File(s) under embargo
until file(s) become available
Reward Estimation of Risk Sensitive Agents via Gradient Based Inverse Reinforcement Learning
thesisposted on 01.05.2020, 00:00 by Federico Sandrelli
In a standard Reinforcement Learning problem, an agent learns how to act in an environment in order to maximize some function of the return called the Objective Function. While this might be optimal for most use cases, there are scenarios in which it might be useful to include some notion of risk in the agent’s objective. For example, a car learning how to drive itself should avoid heading full speed towards a wall, just because it hasn’t tried that yet. This issue has brought to more conservative approaches for exploration, with Risk-Averse Reinforcement Learning. The literature offers many examples of risk measures used to train risk-sensitive agents, such as the Conditional Value at Risk, the Sharpie Ratio and Mean-Variance.

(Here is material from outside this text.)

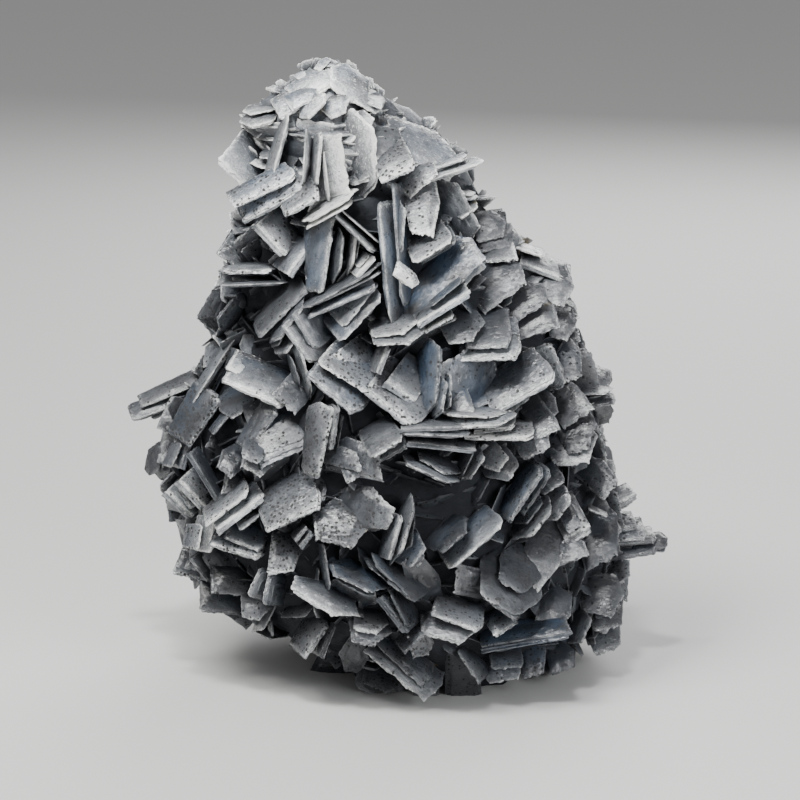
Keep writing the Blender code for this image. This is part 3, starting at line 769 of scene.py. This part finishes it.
def parallel_blade(rng, matrix):
    """The transform of a thinner leaf that grew against a blade, a little shorter and splayed."""
    middle, turn, size = matrix.decompose()
    side, thin = rng.choice((-1, 1)), rng.uniform(0.35, 0.85)
    shift = Vector((rng.uniform(-0.15, 0.15), rng.uniform(-0.2, -0.02),
                    side * (rng.uniform(0.45, 0.62) + thin / 2)))
    splay = Matrix.Rotation(math.radians(rng.uniform(-9, 9)), 4, "Y")
    splay @= Matrix.Rotation(side * math.radians(rng.uniform(-4, 9)), 4, "X")
    length, width = size.x * rng.uniform(0.55, 1.0), size.y * rng.uniform(0.8, 0.98)
    laid = Matrix.Translation(middle + turn @ (shift * size)) @ turn.to_matrix().to_4x4()
    return laid @ splay @ Matrix.Diagonal((length, width, size.z * thin, 1))


def join_blades(name, blades):
    """Joins blades that grow together, with the mineral's finish."""
    blades = [blade for blade in blades if blade]
    pick()
    for blade in blades:
        blade.select_set(True)
    bpy.context.view_layer.objects.active = blades[0]
    bpy.ops.object.join()
    piece = bpy.context.object
    piece.name = name
    finish_piece(piece)


def grow_seen_blades(name, rows, seed):
    """All the blades of one region of the photograph, some of them with a parallel leaf."""
    rng = random.Random(seed)
    grown = []
    for row in rows:
        blade = Blade(*row)
        matrix = seen_blade(blade)
        grown.append(grow_blade(rng, blade.outline, matrix))
        if rng.random() < PAIRED_SHARE:
            leaf = parallel_blade(rng, matrix)
            grown.append(grow_blade(rng, blade.outline, leaf, crystals=LEAVES))
    join_blades(name, grown)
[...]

In other scenarios instead, the agent learns through observation rather than through experience. Given demonstrations form an expert, the agent learns its objective function through which it can formulate an effective behaviour. The core of our thesis is to merge two fundamental concepts within Reinforcement Learning: Risk-Aversion and the Inverse optimization problem. The idea consists of assuming a Risk-Averse expert who is minimizing some notion of Risk and we want to retrieve the behavior of the expert deriving the reward function and the degree of his Risk- Aversion. In this work, we assume to have an expert that is maximizing the Mean-Variance Objective Function. In the second chapter of this document, the reader will find a comprehensive overview of the Reinforcement Learning framework, starting from the more basic concepts and gradually building up to the main focus of the work which is Risk Averse Inverse Reinforcement Learning. This is followed by the literature on this topic, focusing in particular on the papers that have inspired this project. Finally, the innovative section of the research is presented, along with the specifications of the algorithm and the experiments and empirical proofs. The last chapter is left for our final remarks and thoughts about future improvements and implementations of the work.